There is The Pink Stinks campaign in the UK.

There is the Korean artist, JeongMee Yoon, his work pictured above, who created The Pink and Blue Project. He photographed boys with all their blue things and girls with all their pink things. On his website, Yoon writes: “The saccharine, confectionary pink objects that fill my images of little girls and their accessories reveal a pervasive and culturally manipulated expression of femininity.”

Lyn Mikel Brown, author of Packaging Girlhood, launched a campaign to get some girl themed balloons included in the Macys Thanksgiving Day parade. She says, “In the 84-year history of the parade, only 8% of all the balloons were of female characters. That’s 10 out of 129! Macy’s has over 3.5million people lining the New York streets to watch the parade and another 50 million viewing from home. Don’t the little girls deserve to see themselves reflected in the event?”

A Ms. Magazine blogger, Emily Rosenbaum, has a post up about how toy stores don’t offer gender neutral aisles, but want everything divided into girls’ or boys’ sections because its easier to move merchandise that way.

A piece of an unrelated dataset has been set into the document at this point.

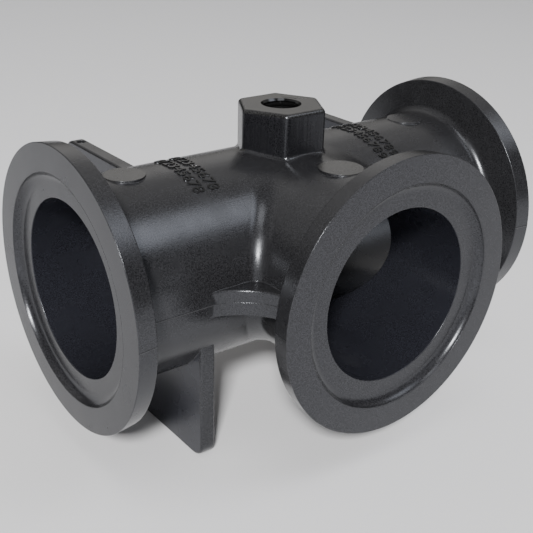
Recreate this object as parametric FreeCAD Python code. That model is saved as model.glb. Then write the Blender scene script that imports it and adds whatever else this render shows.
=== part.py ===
"""Flanged pipe tee, injection moulded in one piece.

The run lies along X and the branch points along -Y. The origin is where their two axes cross, and +Z is up.
Each of the three ends has a clamp flange: a narrow rim, a cone behind it, and a shallow gasket seat in its face.
On top stands a six-sided boss with a tapped port. Two square mounting plates stand across the run, and a curved
web fills each corner between run and branch at the height of the mould's parting plane. The larger rounds of the
turned ends and of the two corners are short straight steps between points of the arc, which keeps the mesh light.
"""
import FreeCAD, Part
import math
import os

from FreeCAD import Vector

# Run and branch, with the round where they meet
tube_radius = 31.1
bore_radius = 26.8
run_reach = 77.5
branch_reach = 59.1
corner_round = 5.0
corner_steps = 6
corner_sink = 0.05

# Clamp flange, its widths along the pipe and its radii out from the pipe's axis
flange_radius = 43.0
rim_width = 5.8
rim_draft = 0.6
rim_face_round = 0.6
cone_width = 2.8
neck_round = 3.6
neck_steps = 2

# Gasket seat in the flange face
seat_radius = 34.7
seat_depth = 2.4
seat_floor_round = 3.2
seat_floor_steps = 3

# Boss for the gauge port, with a tapping hole whose thread isn't cut here
boss_across_flats = 25.9
boss_top = 44.3
boss_corner_round = 1.5
boss_top_chamfer = 1.0
port_drill_radius = 5.7
port_mouth_radius = 6.4

# Square mounting plates across the run: distances from the run's axis to their edges
plate_inner_x = 43.4
plate_thickness = 5.0
plate_near = 27.0
plate_far = 55.0
plate_corner_round = 5.0
plate_edge_chamfer = 0.8
dimple_radius = 1.5
dimple_depth = 1.0
dimple_inset = 7.0

# Curved webs in the two corners
web_center = 52.6
web_radius = 22.3
web_half_height = 3.9
web_edge_chamfer = 0.5

# Round flats on the crown, left by the mould
flat_top = 31.35
flat_depth = 3.0
run_flat_center = 56.3
run_flat_radius = 6.1
branch_flat_center = 29.3
branch_flat_radius = 6.8

# How far a cutter runs past a face, and how close a point lies to what it is on
overrun = 1.0
near = 0.05

AXIS_X = Vector(1, 0, 0)
AXIS_Y = Vector(0, 1, 0)
AXIS_Z = Vector(0, 0, 1)
ORIGIN = Vector(0, 0, 0)
ENDS = [(AXIS_X, run_reach), (-AXIS_X, run_reach), (-AXIS_Y, branch_reach)]


def rounded_outline(corners):
    """Closed outline in the XZ plane through (x, z, round, steps) corners.

    Each round is a tangent arc, or the given number of straight steps between points of that arc.
    """
    points = [Vector(x, 0, z) for x, z, _, _ in corners]
    starts = []
    stops = []
    edges = []
    for place, (_, _, radius, steps) in enumerate(corners):
        point = points[place]
        back = (points[place - 1] - point).normalize()
        ahead = (points[(place + 1) % len(points)] - point).normalize()
        half_angle = back.getAngle(ahead) / 2
        start = point + back * (radius / math.tan(half_angle))
        stop = point + ahead * (radius / math.tan(half_angle))
        starts.append(start)
        stops.append(stop)
        if radius > 0:
            toward_center = (back + ahead).normalize()
            deep = point + toward_center * (radius / math.sin(half_angle) - radius)
            arc = Part.Arc(start, deep, stop).toShape()
            edges.extend(Part.makePolygon(arc.discretize(steps + 1)).Edges if steps else [arc])
    edges.extend(Part.makeLine(stops[place - 1], starts[place]) for place in range(len(corners)))
    return Part.Wire(Part.__sortEdges__(edges))


def revolved(corners):
    """Solid of revolution about Z from (radius, height, round, steps) corners."""
    return Part.Face(rounded_outline(corners)).revolve(ORIGIN, AXIS_Z, 360)


def turned_to(solid, direction):
    """Turns a solid drawn along +Z to a level direction, with its seam low on one side, clear of other edges."""
    seam = Vector(abs(direction.y), abs(direction.x), -1).normalize()
    turned = solid.copy()
    turned.Placement = FreeCAD.Placement(ORIGIN, FreeCAD.Rotation(seam, direction.cross(seam), direction, "ZXY"))
    return turned


def edges_where(solid, test):
    """Edges of a solid whose middle point passes the test."""
    found = []
    for edge in solid.Edges:
        middle = edge.valueAt((edge.FirstParameter + edge.LastParameter) / 2)
        if test(middle):
            found.append(edge)
    return found


def pipe_end(reach):
    """Half of a pipe without its bore, from the tee's centre out to the face of its clamp flange."""
    rim_back = reach - rim_width
    cone_start = rim_back - cone_width
    back_radius = flange_radius - rim_draft
    return revolved([(0, 0, 0, 0), (tube_radius, 0, 0, 0), (tube_radius, cone_start, neck_round, neck_steps),
                     (back_radius, rim_back, 0, 0), (flange_radius, reach, rim_face_round, 1), (0, reach, 0, 0)])


def end_cutter(reach):
    """Bore and gasket seat of one end, as the solid to take away."""
    floor = reach - seat_depth
    outside = reach + overrun
    return revolved([(0, 0, 0, 0), (bore_radius, 0, 0, 0), (bore_radius, floor, 0, 0),
                     (seat_radius, floor, seat_floor_round, seat_floor_steps), (seat_radius, outside, 0, 0),
                     (0, outside, 0, 0)])


def corner_rounds(side):
    """Round in the corner between run and branch, with the same plan at every height, as a row of upright strips.

    The two pipes are equal, so they cross in an upright ellipse, and each strip is half of that ellipse moved
    along one short step of the round's plan. The half ellipse is sunk a little, so that it runs out in the crown.
    """
    plan = []
    for step in range(corner_steps + 1):
        angle = math.radians(90 * step / corner_steps)
        plan.append(Vector(side * corner_round * (1 - math.sin(angle)), -corner_round * (1 - math.cos(angle)), 0))
    plan[0] += (plan[0] - plan[1]).normalize() * overrun
    plan[-1] += (plan[-1] - plan[-2]).normalize() * overrun
    strips = []
    for start, stop in zip(plan, plan[1:]):
        far = start + Vector(side * tube_radius, -tube_radius, 0)
        top = start + AXIS_Z * (tube_radius - corner_sink)
        arc = Part.Arc(Part.Ellipse(far, top, start), -math.pi / 2, math.pi / 2).toShape()
        closing_line = Part.makeLine(arc.Vertexes[0].Point, arc.Vertexes[-1].Point)
        strips.append(Part.Face(Part.Wire([arc, closing_line])).extrude(stop - start))
    return strips


def corner_web(side):
    """Level web in the corner between run and branch, its outer face a hollow curve."""
    height = 2 * web_half_height
    block = Part.makeBox(web_center, web_center, height, Vector(min(0, side * web_center), -web_center, -height / 2))
    hollow = Part.makeCylinder(web_radius, 2 * height, Vector(side * web_center, -web_center, -height))
    web = block.cut(hollow)

    def on_hollow_rim(spot):
        from_center = math.hypot(spot.x - side * web_center, spot.y + web_center)
        return abs(from_center - web_radius) < near and abs(spot.z) > web_half_height - near

    return web.makeChamfer(web_edge_chamfer, edges_where(web, on_hollow_rim))


def boss():
    """Six-sided boss, two of its corners pointing along the run."""
    corner_reach = boss_across_flats / math.sqrt(3)
    corners = []
    for step in range(6):
        angle = math.radians(60 * step)
        corners.append(Vector(corner_reach * math.cos(angle), corner_reach * math.sin(angle), 0))
    prism = Part.Face(Part.makePolygon(corners + corners[:1])).extrude(AXIS_Z * boss_top)
    upright = edges_where(prism, lambda spot: abs(spot.z - boss_top / 2) < near)
    prism = prism.makeFillet(boss_corner_round, upright)
    top_edges = edges_where(prism, lambda spot: abs(spot.z - boss_top) < near)
    return prism.makeChamfer(boss_top_chamfer, top_edges)


def port_cutter():
    """Tapping hole of the port, down into the run's bore, with a 45 degree countersink at its mouth."""
    countersink = port_mouth_radius - port_drill_radius
    return revolved([(0, 0, 0, 0), (port_drill_radius, 0, 0, 0), (port_drill_radius, boss_top - countersink, 0, 0),
                     (port_mouth_radius + overrun, boss_top + overrun, 0, 0), (0, boss_top + overrun, 0, 0)])


def mounting_plate(outer_x):
    """Square plate across the run, open where the pipe passes, with its outer face at the given x."""
    outline = rounded_outline([(-plate_near, -plate_far, plate_corner_round, 0),
                               (plate_far, -plate_far, plate_corner_round, 0),
                               (plate_far, plate_near, plate_corner_round, 0),
                               (0, plate_near, 0, 0), (-plate_near, 0, 0, 0)])
    plate = Part.Face(outline).extrude(AXIS_Y * plate_thickness)
    rims = edges_where(plate, lambda spot: min(spot.y, plate_thickness - spot.y) < near)
    plate = plate.makeChamfer(plate_edge_chamfer, rims)
    plate.rotate(ORIGIN, AXIS_Z, 90)
    plate.translate(AXIS_X * outer_x)
    return plate


def plate_dimple(side):
    """Small round pit in the upper edge of a mounting plate."""
    center = Vector(side * (plate_inner_x + plate_thickness / 2), plate_far - dimple_inset,
                    plate_near - dimple_depth)
    return Part.makeCylinder(dimple_radius, dimple_depth + overrun, center)


def crown_flat(center, radius):
    """Round flat on the crown."""
    return Part.makeCylinder(radius, flat_depth, center + AXIS_Z * (flat_top - flat_depth))


def tee_body():
    """The whole moulding."""
    added = [turned_to(pipe_end(reach), direction) for direction, reach in ENDS]
    added += [boss(), mounting_plate(plate_inner_x + plate_thickness), mounting_plate(-plate_inner_x)]
    added.append(crown_flat(AXIS_Y * -branch_flat_center, branch_flat_radius))
    cut = [turned_to(end_cutter(reach), direction) for direction, reach in ENDS]
    cut.append(port_cutter())
    for side in (-1, 1):
        added += [corner_web(side), crown_flat(AXIS_X * side * run_flat_center, run_flat_radius)]
        added += corner_rounds(side)
        cut.append(plate_dimple(side))
    return added[0].fuse(added[1:]).cut(cut).removeSplitter().Solids[0]


if __name__ == "__main__":
    os.makedirs("parts", exist_ok=True)
    tee_body().exportStep("parts/tee_body.step")
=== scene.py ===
# %% [markdown]
# A flanged pipe tee in black moulded plastic.
# The tee joins three pipes. Each end has a clamp flange with a shallow seat for a gasket, a six-sided boss
# on top takes a pressure gauge, and two square plates hold the tee on a bracket. The whole thing is one
# moulding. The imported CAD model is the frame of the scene. The dressed body made here has the same main
# sizes, with every round as a true curve, so that light runs over the edges as it does on the real part.
# The small edge rounds, the foot of the boss, the wider corner rounds near the crown, the step between the
# two halves of the mould, the thread and the raised numbers are added here, because the CAD source leaves
# them out. Sizes are in millimetres, and each is named in the cell that first needs it.

# %% Load the frame
import bpy
import bmesh
import math
from mathutils import Matrix, Vector


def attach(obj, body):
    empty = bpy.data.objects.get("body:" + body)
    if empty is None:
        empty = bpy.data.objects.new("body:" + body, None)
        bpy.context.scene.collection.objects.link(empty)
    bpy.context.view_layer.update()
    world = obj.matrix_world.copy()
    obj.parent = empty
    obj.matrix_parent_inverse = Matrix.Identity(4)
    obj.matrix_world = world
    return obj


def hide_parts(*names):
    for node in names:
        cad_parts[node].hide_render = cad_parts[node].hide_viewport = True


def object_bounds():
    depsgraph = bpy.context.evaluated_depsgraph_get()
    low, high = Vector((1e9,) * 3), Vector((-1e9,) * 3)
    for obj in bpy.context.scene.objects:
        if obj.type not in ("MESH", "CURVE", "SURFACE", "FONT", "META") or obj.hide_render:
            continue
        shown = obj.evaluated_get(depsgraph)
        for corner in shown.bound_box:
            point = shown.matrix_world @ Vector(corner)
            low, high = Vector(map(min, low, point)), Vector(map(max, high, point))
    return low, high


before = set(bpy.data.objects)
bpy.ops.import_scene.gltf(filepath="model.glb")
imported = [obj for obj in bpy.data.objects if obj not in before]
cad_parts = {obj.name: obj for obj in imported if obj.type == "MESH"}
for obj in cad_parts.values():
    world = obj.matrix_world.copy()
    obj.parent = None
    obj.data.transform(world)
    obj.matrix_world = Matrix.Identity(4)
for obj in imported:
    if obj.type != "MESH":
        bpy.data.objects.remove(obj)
cad_low, cad_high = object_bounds()
scene = bpy.context.scene
mm = 0.001
print("CAD box in mm:", [round(v / mm, 1) for v in (*cad_low, *cad_high)])

# %% [markdown]
# The camera.
# A camera is a place and three directions: what is right, what is up, and what lies behind it. They were
# found by fitting the round edges of the flanges to the photograph. The lens follows from the field of
# view, and nothing is shifted, so the same lens serves for every other view as well.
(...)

The Geena Davis Institute on Gender and Media released a comprehensive study on the lack of female characters in films. The study examined 122 top-grossing domestic family films rated G, PG, PG-13 from 2006-09. Of the 5,554 speaking characters studied, 71% were male, 29% female. That’s a ratio of 2.42 males to every 1 female, which has not changed in 20 years! A higher percentage of females than males are depicted in sexualized attire (24% vs. 4%) and as physically attractive. Females are also often portrayed as younger than their male counterparts, reinforcing the idea that youthfulness, beauty, and a sexy demeanor are more important for females than for males. It’s o surprise that this depiction is rooted in gender inequities behind the camera: only 7% of directors, 13% of writers and 20% of producers are female. Films with one or more female screenwriters depict 10% more girls and women on screen than do those films with all male screenwriters. It’s the male run film industry that creates our movies that in turn, creates the accompanying toys, lunchboxes, bed sheets, diapers, clothing and on and on.

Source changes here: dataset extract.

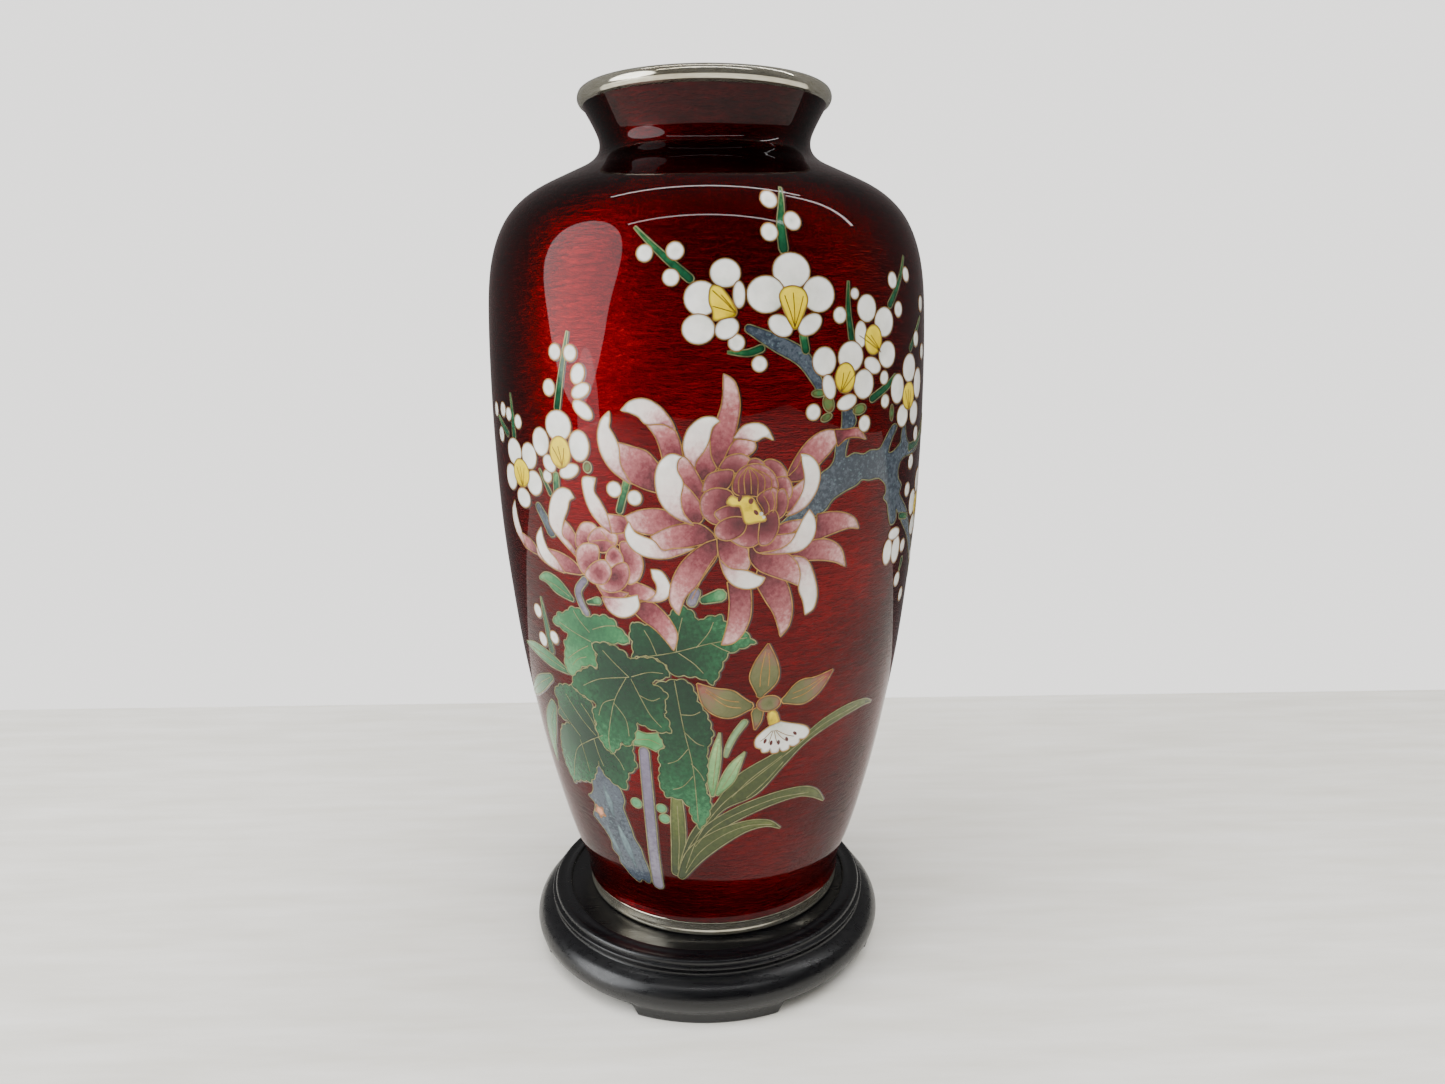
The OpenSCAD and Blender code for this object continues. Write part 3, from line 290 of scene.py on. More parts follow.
# Ellipses: middle, half width, half height, tilt.
PLUM_PETALS = [
    (-1.2, 182.8, 4, 3.9), (-1.9, 175.8, 3.8, 3.4), (4, 188.5, 3.5, 3.2), (6.9, 183.6, 1.4, 3),
    (4.2, 175.9, 2.9, 2.3, 30), (18.8, 189, 4.7, 4.1), (12.8, 183.6, 4.6, 4.2), (25.2, 183.6, 4.4, 4.1),
    (16, 176.4, 3.2, 2.3, -30), (23, 176.6, 3.4, 2.2, 30), (39, 180.3, 3.3, 3.3),
    (45.2, 176.9, 3.9, 3.6), (37, 174, 2, 3.2), (46.5, 168.8, 3.6, 3.3), (41, 166.3, 3.2, 1.9, -20),
    (34, 168.7, 4, 3.7), (26.6, 167.8, 3.3, 3.4), (27.9, 161.6, 1.8, 3, 15), (38.1, 161.8, 3.5, 3.6),
    (33, 157.6, 3.1, 1.8, 15), (58, 164.8, 4.3, 3.7), (51.5, 159.8, 3.4, 3.8), (64.6, 160.4, 3.5, 4),
    (54.6, 152.5, 3.2, 2.9), (62.3, 152.6, 3.4, 3.1), (72, 132.4, 4, 3.5), (66.2, 127, 3.4, 3.6),
    (77.8, 127, 3.4, 3.6), (69, 120, 3.4, 3), (75.6, 120, 3.4, 3), (51.2, 115.8, 2.3, 3.5),
    (55.8, 115.6, 2.5, 3.8), (54, 120.4, 3.2, 1.6), (-36.7, 152.3, 4.3, 3.8), (-42.9, 147.8, 3.2, 3.6),
    (-30.7, 147.6, 3, 3.8), (-40.2, 142.4, 2.5, 2, -40), (-34, 141, 3.3, 1.7, 20),
    (-55.2, 144, 4.1, 3.5), (-48, 143.6, 3.4, 3.4), (-58.2, 136.8, 3.5, 3.5), (-46.6, 136.6, 3.4, 3.2),
    (-52.1, 131.9, 3.5, 2.6), (-30.2, 165.3, 1.9, 2.5, -25), (-29.6, 161.2, 2.8, 1.6, 25),
    (-29.2, 156.6, 3.2, 1.7, -35),
]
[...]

We know that the most important human conditioning happens in the earliest years of our lives. Tragically, this is when the commercialized gender programming is at its most vicious. It’s not the kids keeping this going, but their parents, who feel safe and secure whenever their kids fit neatly into gender stereotypes, happily exclaiming, “See, look at that– she turned that truck into a doll bed!” and then choosing to ignore the times when their sons clip barettes into their hair or wear beads.

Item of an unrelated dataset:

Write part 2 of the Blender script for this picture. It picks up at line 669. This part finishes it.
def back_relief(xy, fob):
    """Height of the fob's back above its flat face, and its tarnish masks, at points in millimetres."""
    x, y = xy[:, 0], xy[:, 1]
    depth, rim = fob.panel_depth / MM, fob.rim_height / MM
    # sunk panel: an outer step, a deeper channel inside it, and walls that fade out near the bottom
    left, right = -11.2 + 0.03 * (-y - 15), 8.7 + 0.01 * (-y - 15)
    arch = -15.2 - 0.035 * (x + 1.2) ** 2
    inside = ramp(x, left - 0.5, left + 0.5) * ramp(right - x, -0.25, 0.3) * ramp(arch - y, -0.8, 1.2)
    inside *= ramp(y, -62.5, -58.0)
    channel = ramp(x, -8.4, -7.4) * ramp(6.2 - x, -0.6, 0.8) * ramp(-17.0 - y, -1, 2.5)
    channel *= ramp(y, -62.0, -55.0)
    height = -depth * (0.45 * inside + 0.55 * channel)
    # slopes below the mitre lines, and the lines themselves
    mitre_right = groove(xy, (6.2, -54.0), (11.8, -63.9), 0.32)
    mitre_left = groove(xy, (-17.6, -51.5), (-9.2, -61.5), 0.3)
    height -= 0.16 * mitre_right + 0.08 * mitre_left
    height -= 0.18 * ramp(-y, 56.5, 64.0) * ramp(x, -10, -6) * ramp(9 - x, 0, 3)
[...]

Yes, of course it’s much easier for kids and parents to cave in to ideas pushed at us and in turn by us in an endless Escher loop. We’re interacting with billion dollar film and toy industries and thousands of years of institutionalized gender roles. If we follow the rules, our kids are less likely to get teased. There’s Christmas shopping to be done, much for people we hardly know, and if we just opt to get a girl kid something pink, we can be reasonably sure, everyone will be happy. But this Christmas, why not try something radical? Especially those of you buying for the youngest kids who usually aren’t too indoctrinated yet. I’ve never met a two year old who didn’t love pushing a doll stroller and a car. To the kid, they’re both just objects on wheels. They can’t tell the difference yet. You’re the one who can.